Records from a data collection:
+ + + + +
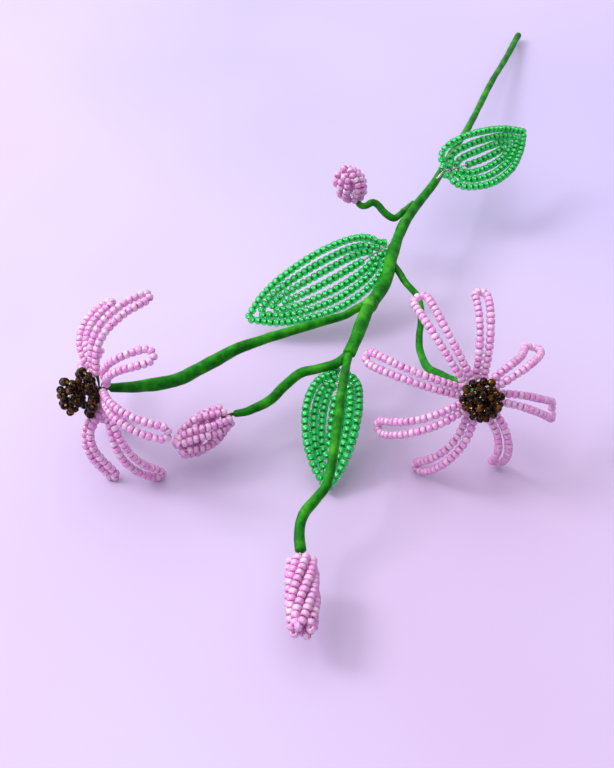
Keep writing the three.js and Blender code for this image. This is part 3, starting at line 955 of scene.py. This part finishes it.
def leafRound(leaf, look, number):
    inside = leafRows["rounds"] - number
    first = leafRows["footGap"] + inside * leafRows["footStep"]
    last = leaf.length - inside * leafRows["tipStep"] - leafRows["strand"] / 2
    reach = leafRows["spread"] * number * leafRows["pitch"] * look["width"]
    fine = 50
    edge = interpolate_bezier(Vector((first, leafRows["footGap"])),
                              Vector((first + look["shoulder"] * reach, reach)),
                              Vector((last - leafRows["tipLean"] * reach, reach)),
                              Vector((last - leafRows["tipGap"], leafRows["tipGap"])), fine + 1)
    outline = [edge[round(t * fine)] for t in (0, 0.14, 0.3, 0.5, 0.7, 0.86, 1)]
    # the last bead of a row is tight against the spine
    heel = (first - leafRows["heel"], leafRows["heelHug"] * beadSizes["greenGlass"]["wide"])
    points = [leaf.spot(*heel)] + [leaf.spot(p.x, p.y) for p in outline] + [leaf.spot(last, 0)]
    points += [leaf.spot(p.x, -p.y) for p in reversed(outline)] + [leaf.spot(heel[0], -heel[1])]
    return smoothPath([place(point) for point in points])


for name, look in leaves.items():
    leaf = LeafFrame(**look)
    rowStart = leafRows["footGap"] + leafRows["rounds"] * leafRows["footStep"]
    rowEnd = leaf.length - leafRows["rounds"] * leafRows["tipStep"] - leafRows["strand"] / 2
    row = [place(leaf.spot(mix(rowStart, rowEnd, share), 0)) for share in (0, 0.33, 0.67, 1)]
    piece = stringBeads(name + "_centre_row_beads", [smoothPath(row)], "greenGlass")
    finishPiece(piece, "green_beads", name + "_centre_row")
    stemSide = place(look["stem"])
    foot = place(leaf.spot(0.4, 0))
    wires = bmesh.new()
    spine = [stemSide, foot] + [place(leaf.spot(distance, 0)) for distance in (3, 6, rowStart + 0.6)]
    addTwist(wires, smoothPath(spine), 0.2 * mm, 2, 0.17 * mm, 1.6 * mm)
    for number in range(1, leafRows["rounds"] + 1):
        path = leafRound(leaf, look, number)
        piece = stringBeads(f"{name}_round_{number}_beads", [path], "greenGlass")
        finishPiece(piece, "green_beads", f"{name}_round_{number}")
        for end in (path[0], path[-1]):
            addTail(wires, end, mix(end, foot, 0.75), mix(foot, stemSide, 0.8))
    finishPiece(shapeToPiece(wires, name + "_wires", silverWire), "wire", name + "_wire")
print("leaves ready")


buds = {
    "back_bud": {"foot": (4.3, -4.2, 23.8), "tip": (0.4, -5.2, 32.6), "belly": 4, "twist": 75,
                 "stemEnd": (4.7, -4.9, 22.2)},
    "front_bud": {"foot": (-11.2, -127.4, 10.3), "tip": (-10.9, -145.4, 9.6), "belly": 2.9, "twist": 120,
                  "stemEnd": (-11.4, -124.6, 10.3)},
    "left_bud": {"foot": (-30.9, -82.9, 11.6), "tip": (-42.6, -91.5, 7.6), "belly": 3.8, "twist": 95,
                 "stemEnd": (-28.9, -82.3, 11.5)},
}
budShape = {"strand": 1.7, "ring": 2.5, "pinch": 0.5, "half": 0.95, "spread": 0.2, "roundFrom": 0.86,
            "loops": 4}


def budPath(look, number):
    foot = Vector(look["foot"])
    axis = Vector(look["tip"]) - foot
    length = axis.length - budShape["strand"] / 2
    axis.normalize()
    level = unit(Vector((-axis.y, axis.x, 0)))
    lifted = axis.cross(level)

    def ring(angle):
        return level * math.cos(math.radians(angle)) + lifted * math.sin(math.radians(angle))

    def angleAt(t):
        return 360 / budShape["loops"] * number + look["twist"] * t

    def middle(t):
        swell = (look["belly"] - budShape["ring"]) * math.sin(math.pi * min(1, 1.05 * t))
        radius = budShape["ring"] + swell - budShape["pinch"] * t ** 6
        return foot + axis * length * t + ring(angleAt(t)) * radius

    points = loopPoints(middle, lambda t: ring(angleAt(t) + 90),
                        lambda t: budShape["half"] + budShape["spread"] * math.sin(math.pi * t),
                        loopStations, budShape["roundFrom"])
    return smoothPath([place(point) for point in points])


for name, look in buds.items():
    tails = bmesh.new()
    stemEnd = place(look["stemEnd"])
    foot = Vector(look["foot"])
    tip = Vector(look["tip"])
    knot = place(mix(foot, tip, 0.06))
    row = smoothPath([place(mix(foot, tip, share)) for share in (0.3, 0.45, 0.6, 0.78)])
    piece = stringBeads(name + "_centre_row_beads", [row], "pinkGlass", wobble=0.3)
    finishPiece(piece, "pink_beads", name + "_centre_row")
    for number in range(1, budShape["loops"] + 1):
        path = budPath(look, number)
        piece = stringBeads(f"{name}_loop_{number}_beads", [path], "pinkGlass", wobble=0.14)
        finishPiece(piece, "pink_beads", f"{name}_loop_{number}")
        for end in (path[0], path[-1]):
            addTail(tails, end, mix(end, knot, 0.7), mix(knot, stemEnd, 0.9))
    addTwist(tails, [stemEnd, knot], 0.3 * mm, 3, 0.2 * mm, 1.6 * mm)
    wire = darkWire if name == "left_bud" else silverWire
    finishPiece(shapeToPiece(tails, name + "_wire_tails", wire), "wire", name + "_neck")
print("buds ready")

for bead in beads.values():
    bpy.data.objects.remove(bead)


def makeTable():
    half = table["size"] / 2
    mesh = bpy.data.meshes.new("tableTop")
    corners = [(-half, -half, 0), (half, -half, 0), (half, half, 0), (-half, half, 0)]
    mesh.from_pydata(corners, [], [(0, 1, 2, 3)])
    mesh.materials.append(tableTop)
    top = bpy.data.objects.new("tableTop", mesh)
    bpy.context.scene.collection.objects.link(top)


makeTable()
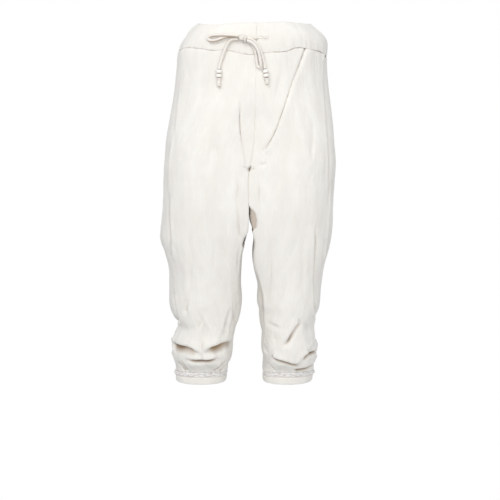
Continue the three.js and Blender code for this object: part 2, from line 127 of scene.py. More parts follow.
+ + + + +
> What is asked
Reproduce each entry word for word.

> Full response
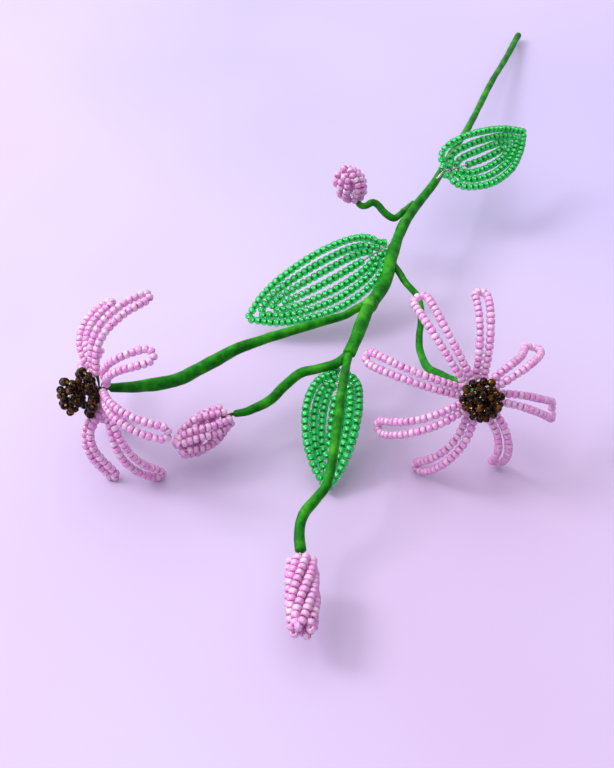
Keep writing the three.js and Blender code for this image. This is part 3, starting at line 955 of scene.py. This part finishes it.
def leafRound(leaf, look, number):
    inside = leafRows["rounds"] - number
    first = leafRows["footGap"] + inside * leafRows["footStep"]
    last = leaf.length - inside * leafRows["tipStep"] - leafRows["strand"] / 2
    reach = leafRows["spread"] * number * leafRows["pitch"] * look["width"]
    fine = 50
    edge = interpolate_bezier(Vector((first, leafRows["footGap"])),
                              Vector((first + look["shoulder"] * reach, reach)),
                              Vector((last - leafRows["tipLean"] * reach, reach)),
                              Vector((last - leafRows["tipGap"], leafRows["tipGap"])), fine + 1)
    outline = [edge[round(t * fine)] for t in (0, 0.14, 0.3, 0.5, 0.7, 0.86, 1)]
    # the last bead of a row is tight against the spine
    heel = (first - leafRows["heel"], leafRows["heelHug"] * beadSizes["greenGlass"]["wide"])
    points = [leaf.spot(*heel)] + [leaf.spot(p.x, p.y) for p in outline] + [leaf.spot(last, 0)]
    points += [leaf.spot(p.x, -p.y) for p in reversed(outline)] + [leaf.spot(heel[0], -heel[1])]
    return smoothPath([place(point) for point in points])


for name, look in leaves.items():
    leaf = LeafFrame(**look)
    rowStart = leafRows["footGap"] + leafRows["rounds"] * leafRows["footStep"]
    rowEnd = leaf.length - leafRows["rounds"] * leafRows["tipStep"] - leafRows["strand"] / 2
    row = [place(leaf.spot(mix(rowStart, rowEnd, share), 0)) for share in (0, 0.33, 0.67, 1)]
    piece = stringBeads(name + "_centre_row_beads", [smoothPath(row)], "greenGlass")
    finishPiece(piece, "green_beads", name + "_centre_row")
    stemSide = place(look["stem"])
    foot = place(leaf.spot(0.4, 0))
    wires = bmesh.new()
    spine = [stemSide, foot] + [place(leaf.spot(distance, 0)) for distance in (3, 6, rowStart + 0.6)]
    addTwist(wires, smoothPath(spine), 0.2 * mm, 2, 0.17 * mm, 1.6 * mm)
    for number in range(1, leafRows["rounds"] + 1):
        path = leafRound(leaf, look, number)
        piece = stringBeads(f"{name}_round_{number}_beads", [path], "greenGlass")
        finishPiece(piece, "green_beads", f"{name}_round_{number}")
        for end in (path[0], path[-1]):
            addTail(wires, end, mix(end, foot, 0.75), mix(foot, stemSide, 0.8))
    finishPiece(shapeToPiece(wires, name + "_wires", silverWire), "wire", name + "_wire")
print("leaves ready")


buds = {
    "back_bud": {"foot": (4.3, -4.2, 23.8), "tip": (0.4, -5.2, 32.6), "belly": 4, "twist": 75,
                 "stemEnd": (4.7, -4.9, 22.2)},
    "front_bud": {"foot": (-11.2, -127.4, 10.3), "tip": (-10.9, -145.4, 9.6), "belly": 2.9, "twist": 120,
                  "stemEnd": (-11.4, -124.6, 10.3)},
    "left_bud": {"foot": (-30.9, -82.9, 11.6), "tip": (-42.6, -91.5, 7.6), "belly": 3.8, "twist": 95,
                 "stemEnd": (-28.9, -82.3, 11.5)},
}
budShape = {"strand": 1.7, "ring": 2.5, "pinch": 0.5, "half": 0.95, "spread": 0.2, "roundFrom": 0.86,
            "loops": 4}


def budPath(look, number):
    foot = Vector(look["foot"])
    axis = Vector(look["tip"]) - foot
    length = axis.length - budShape["strand"] / 2
    axis.normalize()
    level = unit(Vector((-axis.y, axis.x, 0)))
    lifted = axis.cross(level)

    def ring(angle):
        return level * math.cos(math.radians(angle)) + lifted * math.sin(math.radians(angle))

    def angleAt(t):
        return 360 / budShape["loops"] * number + look["twist"] * t

    def middle(t):
        swell = (look["belly"] - budShape["ring"]) * math.sin(math.pi * min(1, 1.05 * t))
        radius = budShape["ring"] + swell - budShape["pinch"] * t ** 6
        return foot + axis * length * t + ring(angleAt(t)) * radius

    points = loopPoints(middle, lambda t: ring(angleAt(t) + 90),
                        lambda t: budShape["half"] + budShape["spread"] * math.sin(math.pi * t),
                        loopStations, budShape["roundFrom"])
    return smoothPath([place(point) for point in points])


for name, look in buds.items():
    tails = bmesh.new()
    stemEnd = place(look["stemEnd"])
    foot = Vector(look["foot"])
    tip = Vector(look["tip"])
    knot = place(mix(foot, tip, 0.06))
    row = smoothPath([place(mix(foot, tip, share)) for share in (0.3, 0.45, 0.6, 0.78)])
    piece = stringBeads(name + "_centre_row_beads", [row], "pinkGlass", wobble=0.3)
    finishPiece(piece, "pink_beads", name + "_centre_row")
    for number in range(1, budShape["loops"] + 1):
        path = budPath(look, number)
        piece = stringBeads(f"{name}_loop_{number}_beads", [path], "pinkGlass", wobble=0.14)
        finishPiece(piece, "pink_beads", f"{name}_loop_{number}")
        for end in (path[0], path[-1]):
            addTail(tails, end, mix(end, knot, 0.7), mix(knot, stemEnd, 0.9))
    addTwist(tails, [stemEnd, knot], 0.3 * mm, 3, 0.2 * mm, 1.6 * mm)
    wire = darkWire if name == "left_bud" else silverWire
    finishPiece(shapeToPiece(tails, name + "_wire_tails", wire), "wire", name + "_neck")
print("buds ready")

for bead in beads.values():
    bpy.data.objects.remove(bead)


def makeTable():
    half = table["size"] / 2
    mesh = bpy.data.meshes.new("tableTop")
    corners = [(-half, -half, 0), (half, -half, 0), (half, half, 0), (-half, half, 0)]
    mesh.from_pydata(corners, [], [(0, 1, 2, 3)])
    mesh.materials.append(tableTop)
    top = bpy.data.objects.new("tableTop", mesh)
    bpy.context.scene.collection.objects.link(top)


makeTable()
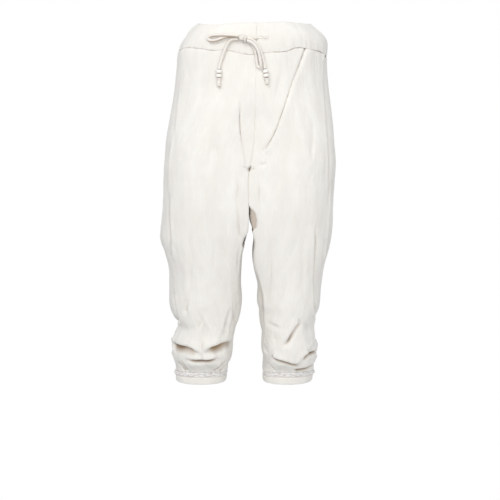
Continue the three.js and Blender code for this object: part 2, from line 127 of scene.py. More parts follow.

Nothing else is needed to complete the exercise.